Gastrointestinal bleeding is an important complication in dialysis patients, resulting in blood loss and high protein and potassium reabsorption in the intestines, and possibly leading to metabolic complications. The source of the bleed determines how much of the blood is dissolved in the gut versus passed in the stool and thereby recognized with a clinical diagnosis. Hematochezia, or bright red blood in the stool, is well-known as having sources in the lower gastrointestinal tract, including hemorrhoids, diverticular bleeding, colonic ulcers, and potentially, colonic polyps or cancers. Upper gastrointestinal tract bleeding is typically recognized by the melena color of the stool, as stomach acid reduces the hemoglobin content of the blood.

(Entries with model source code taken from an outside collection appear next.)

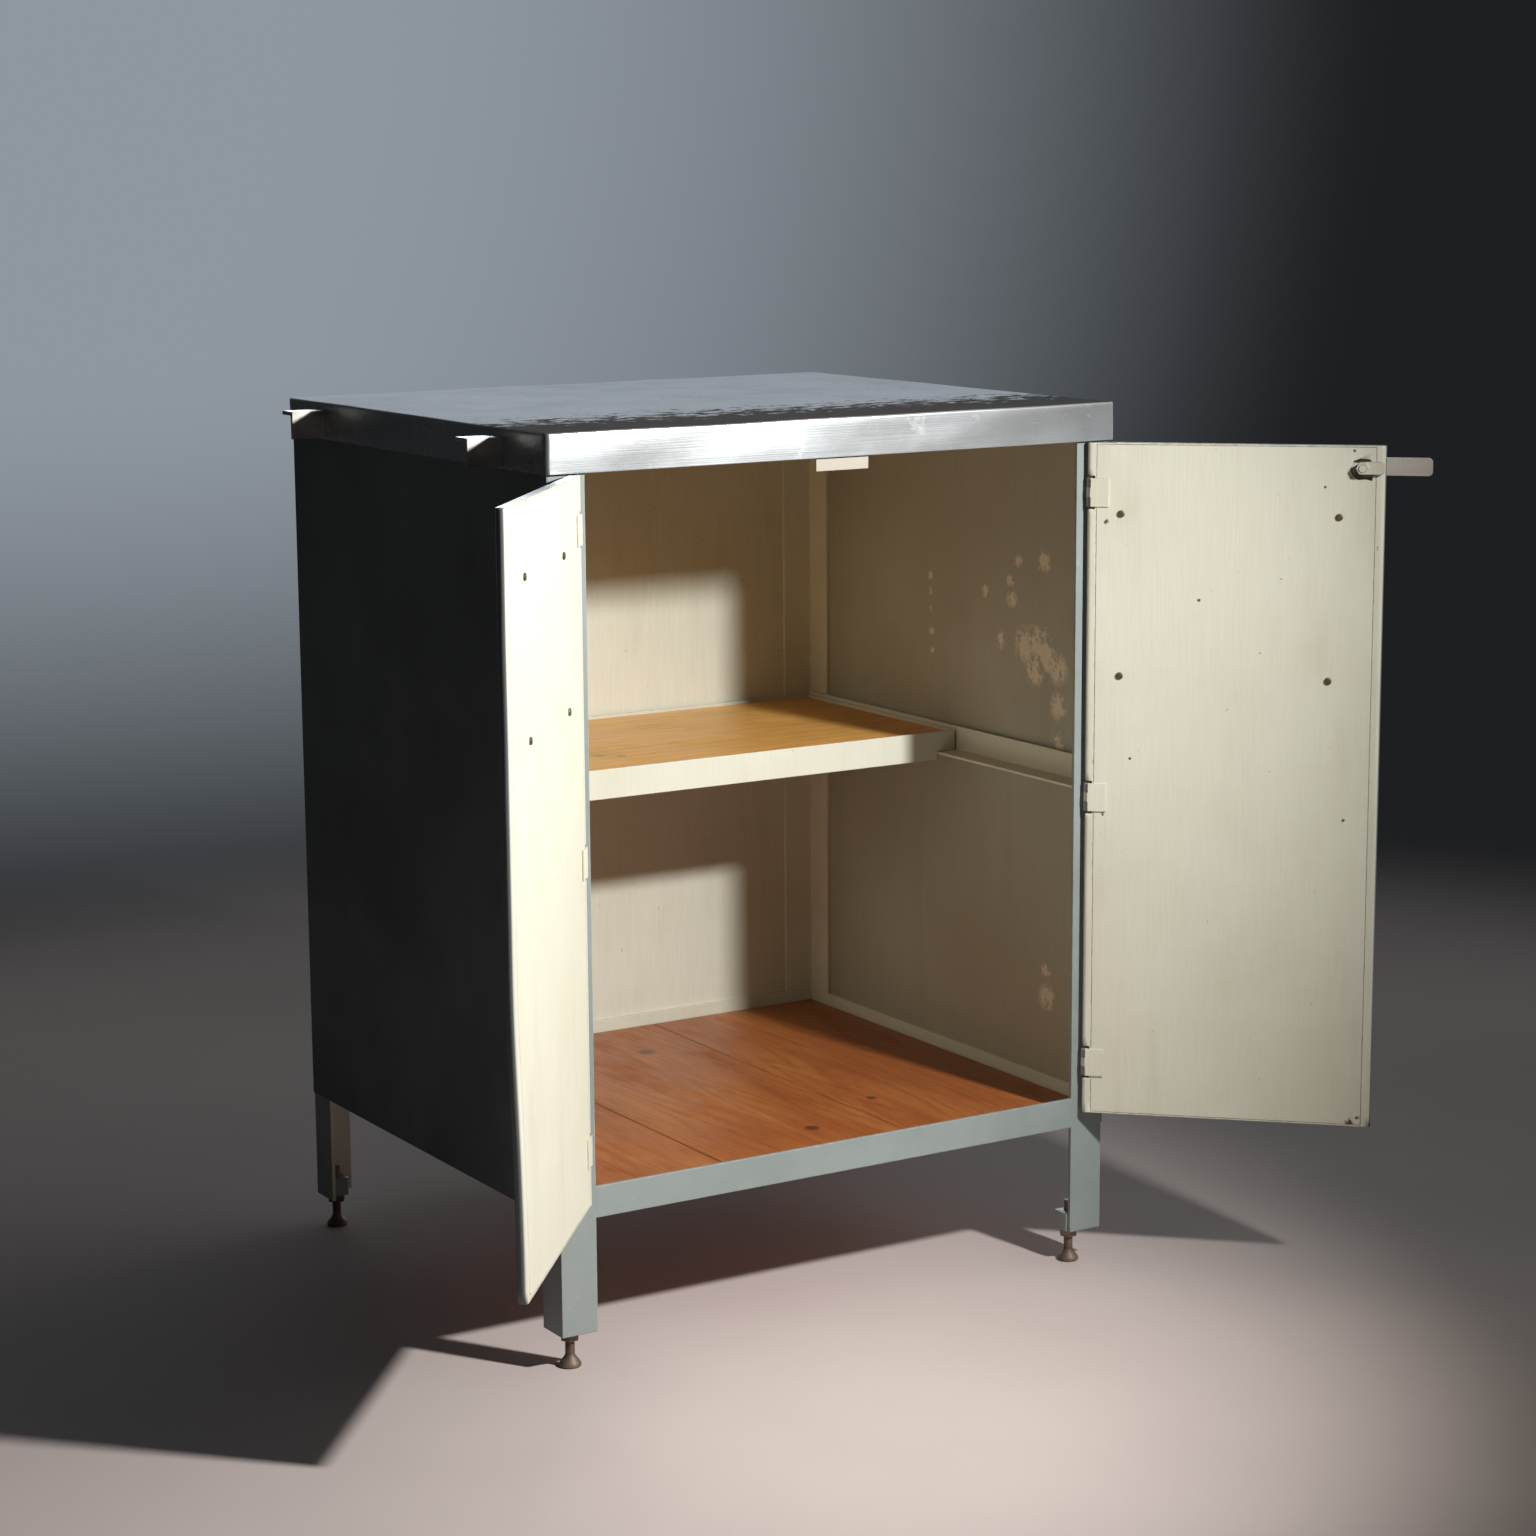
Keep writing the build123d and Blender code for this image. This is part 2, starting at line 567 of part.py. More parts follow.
for side, sign in SIDES.items():
    door = Door(side)
    carcass = Plane(origin=(door.axis_x, HINGE_Y, 0), x_dir=(1, 0, 0), z_dir=UP)

    with BuildPart() as frame_leaves:
        for height in HINGE_HEIGHTS:
            base = height - HINGE_HEIGHT / 2
            with BuildSketch(carcass.offset(base)):
                with Locations((sign * (LEAF_GAP + LEAF_WIDTH / 2), leaf_face - LEAF_THICKNESS / 2)):
                    Rectangle(LEAF_WIDTH, LEAF_THICKNESS)
            extrude(amount=HINGE_HEIGHT)
            for low in (base, base + 2 * segment + KNUCKLE_GAP):
                with BuildSketch(carcass.offset(low)):
                    Circle(KNUCKLE_RADIUS)
                    with Locations((sign * arm_x, leaf_face / 2)):
                        Rectangle(KNUCKLE_RADIUS - LEAF_GAP, leaf_face)
                    Circle(knuckle_bore, mode=Mode.SUBTRACT)
                extrude(amount=segment - KNUCKLE_GAP)
    keep(frame_leaves.part, f"hinge_frame_leaves_{side}")

    with BuildPart() as door_leaves:
        for height in HINGE_HEIGHTS:
            base = height - HINGE_HEIGHT / 2
            leaf_n = (INNER_FACE, INNER_FACE + LEAF_THICKNESS)
            block(door, (LEAF_GAP / 2, LEAF_WIDTH), leaf_n, (base, base + HINGE_HEIGHT))
            with BuildSketch(door.plan(base + segment + KNUCKLE_GAP)):
                Circle(KNUCKLE_RADIUS)
                joggle_n = (KNUCKLE_RADIUS - LEAF_THICKNESS, leaf_n[1])
                with Locations((KNUCKLE_RADIUS / 2, door.inner * sum(joggle_n) / 2)):
                    Rectangle(KNUCKLE_RADIUS, joggle_n[1] - joggle_n[0])
                Circle(knuckle_bore, mode=Mode.SUBTRACT)
            extrude(amount=segment - 2 * KNUCKLE_GAP)
    keep(door_leaves.part, f"hinge_door_leaves_{side}")

    with BuildPart() as hinge_pins:
        for height in HINGE_HEIGHTS:
            with BuildSketch(carcass.offset(height - pin_reach)):
                Circle(PIN_RADIUS)
            extrude(amount=2 * pin_reach)
            for cap in (height - pin_reach - PIN_CAP_HEIGHT, height + pin_reach):
                with BuildSketch(carcass.offset(cap)):
                    Circle(PIN_RADIUS + PIN_CAP_OVERHANG)
                extrude(amount=PIN_CAP_HEIGHT)
    keep(hinge_pins.part, f"hinge_pins_{side}")

# ---------------------------------------------------------------- latch

right_door = Door("right")
latch_point = [(LATCH_S, LATCH_Z)]
latch_centre = right_door.face_point(LATCH_S, LATCH_Z)
outward = Axis((right_door.axis_x, HINGE_Y, 0), right_door.face(0).z_dir)
lever_plane = right_door.face(OUTER_FACE - LEVER_STANDOFF)
lever_heel_s = LATCH_S - LEVER_HEEL
lever_length = LEVER_TIP_S - lever_heel_s
seat_radius = SPINDLE_RADIUS + HOLE_CLEARANCE / 2

with BuildPart() as handle_lever:
    with BuildSketch(lever_plane):
        with Locations(right_door.face_point((lever_heel_s + LEVER_TIP_S) / 2, LATCH_Z)):
            RectangleRounded(lever_length, LEVER_WIDTH, LEVER_CORNER_RADIUS)
        with Locations(latch_centre):
            Circle(seat_radius, mode=Mode.SUBTRACT)
    extrude(amount=-LEVER_THICKNESS)
    chamfer(handle_lever.faces().sort_by(outward)[0].outer_wire().edges(), length=LEVER_EDGE_CHAMFER)
keep(handle_lever.part, "handle_lever")

with BuildPart() as handle_rose:
    rounds(right_door, latch_point, ROSE_RADIUS, (OUTER_FACE, OUTER_FACE - ROSE_THICKNESS))
    fillet(handle_rose.edges().sort_by(outward)[0], radius=ROSE_ROUNDING)
    spindle_bore = SPINDLE_RADIUS + HOLE_CLEARANCE
    rounds(right_door, latch_point, spindle_bore, (OUTER_FACE, OUTER_FACE - LEVER_STANDOFF), Mode.SUBTRACT)
keep(handle_rose.part, "handle_rose")

lever_outer = OUTER_FACE - LEVER_STANDOFF - LEVER_THICKNESS
tongue_top = TONGUE_INNER + TONGUE_THICKNESS
spindle_span = (lever_outer - SPINDLE_END, tongue_top + LATCH_NUT_HEIGHT + SPINDLE_END)
with BuildPart() as handle_spindle:
    rounds(right_door, latch_point, SPINDLE_RADIUS, spindle_span)
    rounds(right_door, latch_point, COLLAR_RADIUS, (OUTER_FACE + SHEET + RESTING_GAP, TONGUE_INNER))
keep(handle_spindle.part, "handle_spindle")

with BuildPart() as latch_tongue:
    with BuildSketch(right_door.face(TONGUE_INNER)):
        with Locations(latch_centre):
            Circle(TONGUE_WIDTH / 2)
        with Locations(right_door.face_point(LATCH_S + TONGUE_LENGTH / 2, LATCH_Z)):
            RectangleRounded(TONGUE_LENGTH, TONGUE_WIDTH, TONGUE_WIDTH / 4)
        with Locations(latch_centre):
            Circle(seat_radius, mode=Mode.SUBTRACT)
    extrude(amount=TONGUE_THICKNESS)
keep(latch_tongue.part, "latch_tongue")

with BuildPart() as latch_nut:
    with BuildSketch(right_door.face(tongue_top)):
        with Locations(latch_centre):
            RegularPolygon(LATCH_NUT_FLATS / sqrt(3), 6)
            Circle(seat_radius, mode=Mode.SUBTRACT)
    extrude(amount=LATCH_NUT_HEIGHT)
keep(latch_nut.part, "latch_nut")

strike_plate = plate(
    (-STRIKE_HALF_WIDTH, FRONT_Y - STRIKE_THICKNESS, STRIKE_BOTTOM),
    (STRIKE_HALF_WIDTH, FRONT_Y, STRIKE_TOP),
)
keep(strike_plate, "strike_plate")

# ---------------------------------------------------------------- side brackets

for end, front_y in BRACKET_FRONTS_Y.items():
    bracket = angle_bar(
        (-(TOP_WIDTH + BRACKET_LENGTH) / 2, front_y, BRACKET_TOP_Z),
        Vector(0, 1, 0),
        DOWN,
        (BRACKET_WIDTH, BRACKET_HEIGHT),
        BRACKET_THICKNESS,
        BRACKET_LENGTH,
    )
    keep(bracket, f"side_bracket_{end}")

# ---------------------------------------------------------------- origin and export

footprint = Compound(children=[piece.moved(Location()) for piece in pieces]).bounding_box()
to_origin = Location((-footprint.center().X, -footprint.center().Y, 0))
for piece in pieces:
    placed = piece.moved(to_origin)
    placed.label = piece.label
    export_step(placed, f"parts/{piece.label}.step")
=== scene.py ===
"""Looks of an old two-door steel workshop cabinet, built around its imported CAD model.

Everything is in metres and in the frame of the CAD model. Places on the carcass are given from the
middle of the worktop, and places on a door by s, from the hinge axis towards the free edge, n, from
the axis towards the inner face, and z, the height above the floor.
"""

import json
import math
from functools import partial

import bmesh
import bpy
import numpy as np
from mathutils import Matrix, Vector

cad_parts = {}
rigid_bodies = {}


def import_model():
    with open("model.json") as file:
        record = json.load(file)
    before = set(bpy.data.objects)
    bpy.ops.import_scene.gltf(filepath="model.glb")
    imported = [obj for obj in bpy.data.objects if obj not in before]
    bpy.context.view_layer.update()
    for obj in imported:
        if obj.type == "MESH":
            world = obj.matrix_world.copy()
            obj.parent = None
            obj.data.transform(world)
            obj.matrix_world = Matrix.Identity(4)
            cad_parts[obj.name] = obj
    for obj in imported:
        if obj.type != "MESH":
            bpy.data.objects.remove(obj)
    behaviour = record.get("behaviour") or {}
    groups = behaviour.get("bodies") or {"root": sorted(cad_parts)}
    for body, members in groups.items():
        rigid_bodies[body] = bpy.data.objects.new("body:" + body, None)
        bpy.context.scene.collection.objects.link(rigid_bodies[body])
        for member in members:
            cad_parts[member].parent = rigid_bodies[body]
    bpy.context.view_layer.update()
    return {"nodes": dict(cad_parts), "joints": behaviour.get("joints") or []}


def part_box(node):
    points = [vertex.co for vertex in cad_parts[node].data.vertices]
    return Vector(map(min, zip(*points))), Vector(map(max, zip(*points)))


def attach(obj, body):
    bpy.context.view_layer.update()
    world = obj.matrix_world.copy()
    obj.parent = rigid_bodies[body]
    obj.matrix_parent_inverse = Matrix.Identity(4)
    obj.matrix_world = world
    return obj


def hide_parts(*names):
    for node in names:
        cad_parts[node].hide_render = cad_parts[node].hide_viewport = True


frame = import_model()
nodes = frame["nodes"]
MM = 0.001

tray_low, tray_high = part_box("worktop_tray")
CENTRE = (tray_low + tray_high) / 2
TOP_Z = tray_high.z


def on_carcass(x, y, z):
    """Point in the model frame from millimetres right of, behind and above the carcass's floor middle."""
    return Vector((CENTRE.x + x * MM, CENTRE.y + y * MM, z * MM))


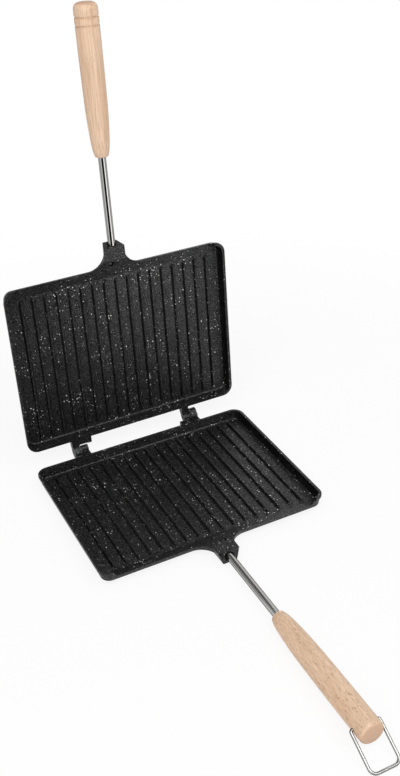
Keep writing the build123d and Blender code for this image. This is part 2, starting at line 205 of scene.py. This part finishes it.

This bleeding can lead to catabolism of the hemoglobin from pancreatic enzymes, raising the blood urea nitrogen (BUN) and creating a disproportionate BUN/serum creatinine ratio. Each 100 milliliters of packed cells contains approximately 10 grams of protein, which can be a significant load in addition to the recommended daily intake of one gram per kilogram. Gastrointestinal bleeding, therefore, has a relatively widespread impact, beyond direct blood loss and reduction of oxygen-carrying capacity.
First-year rates of hospitalization for a primary discharge diagnosis of gastrointestinal bleeding increased slightly during the study era among incident dialysis patients, but rose more meaningfully among prevalent patients between 2004 and 2011. Regional variation is apparent and, at least among prevalent dialysis patients, consistent with the nature of variation for many diagnoses of cardiovascular disease and infection. Specifically, admission rates are highest in the Middle Atlantic and East North Central divisions and lowest in the Mountain and Pacific areas.
Rates exhibit modest seasonality, but, perhaps more importantly, increased notably in 2011, coinciding with the introduction of the ESRD Prospective Payment System and the Food and Drug Administration’s later decision to add a ‘black box’ warning to erythropoiesis-stimulating agents. It is possible that, as hemoglobin levels fell in the dialysis patient population, and as more patients presented in acute care settings with very low hemoglobin concentrations, ascertainment of gastrointestinal bleeding also increased, as hospitalists sought to identify factors other than the anemia of chronic kidney disease that may engender especially low hemoglobin. Future reports will continue to monitor this outcome and assess the extent to which the incidence of gastrointestinal bleeding and the rate of red blood cell transfusions are related.